Good selection from almost the whole of Hughes's poetic life September 6, 2000 6 out of 6 found this review helpful
A balanced and generous selection for the reader new to Hughes who isn't sure where to start. Although his best work is probably still to be found in the years before 1980, this selection at least doesn't pretend that everything after 'Crow' was anticlimactic or second-rate. It also tends to point up the startling inconsistency of Hughes's achievement in the early books (where some of his best poems sit alongside excruciatingly arch trivialities) by comparison with the greater evenness of tone in the later books, in which the poet appears to trade fewer highs for fewer lows. It's also interesting to see the way in which Hughes's attitude to nature changes over time, with the mythic amplifications reaching a peak in 'Crow' before being supplanted by a quieter, more observational tone in later years as the poet's personality imposes itself less roughly on his material.Be warned: many readers will want the individual volumes after reading this.
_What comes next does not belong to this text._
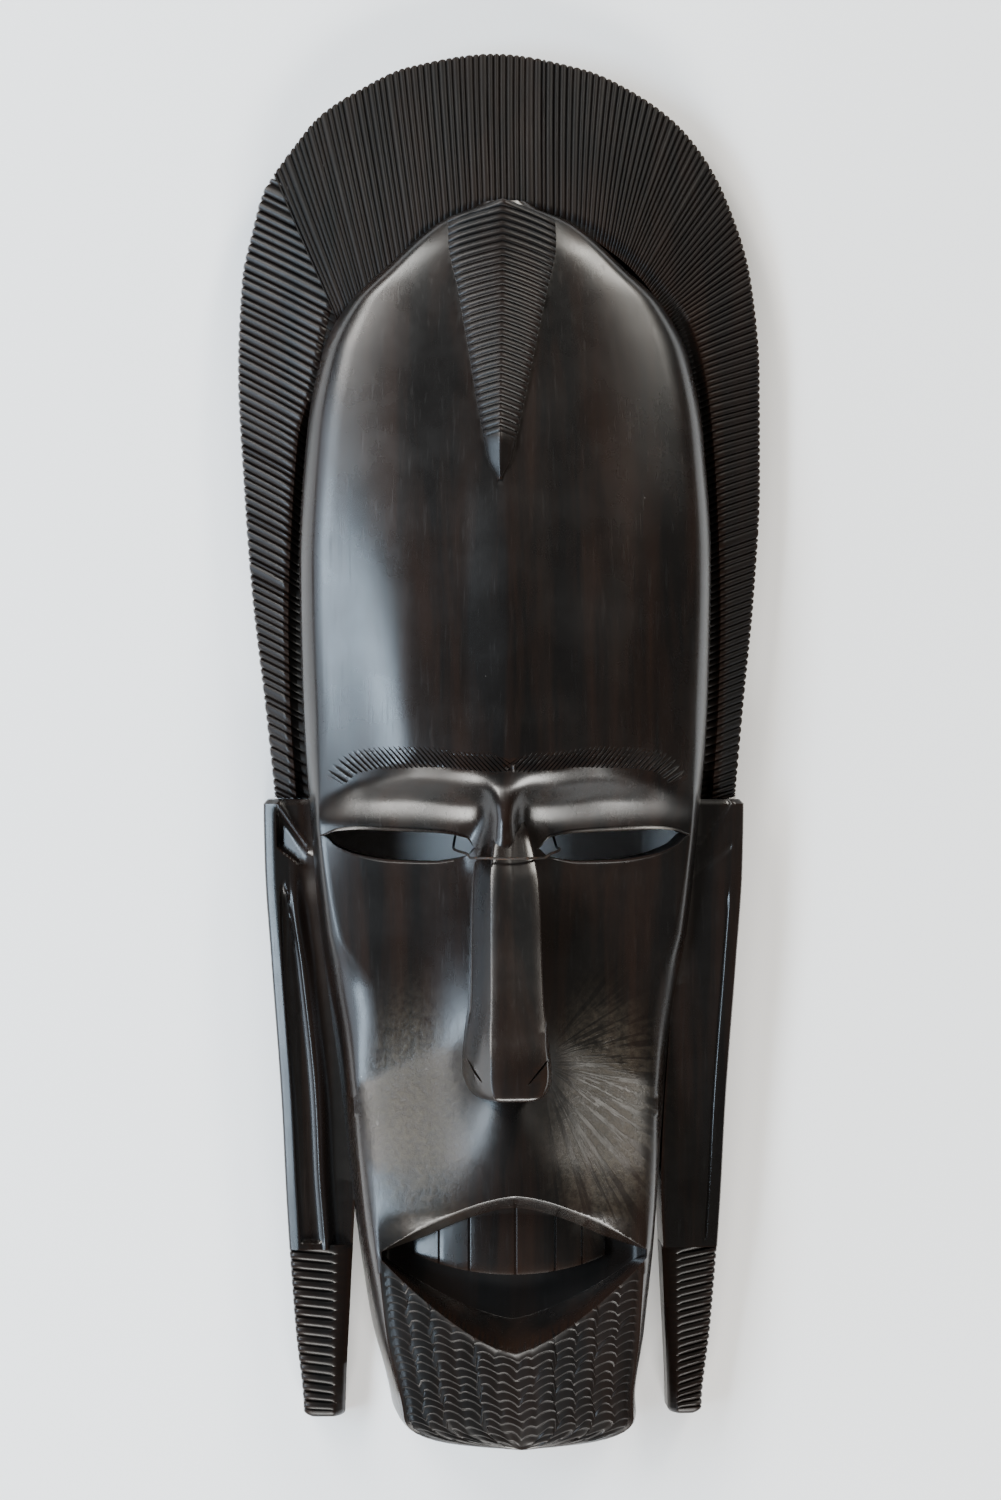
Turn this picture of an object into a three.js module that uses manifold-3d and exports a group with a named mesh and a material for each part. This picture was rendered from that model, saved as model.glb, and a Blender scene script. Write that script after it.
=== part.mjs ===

Poetry to inspire and cherish April 21, 2000 6 out of 7 found this review helpful
The sheer depth of thinking behind every placed word unlocks the low murmuring everydayness of thought and allows a flood of light to overwhelm the mind. This is not some God poet speaking in an uncommon tongue, but a rough big man with a talent to disect this life and all that it means, to spread out the beauty and filth for our perusal. This is wholesome and bloody and feral, writing that tramps on the banal, rips the flesh from safety and spurts out fear. This is a book to give yourself up to, to choke on and submit to. Astonishing, pioneering and unforgettable.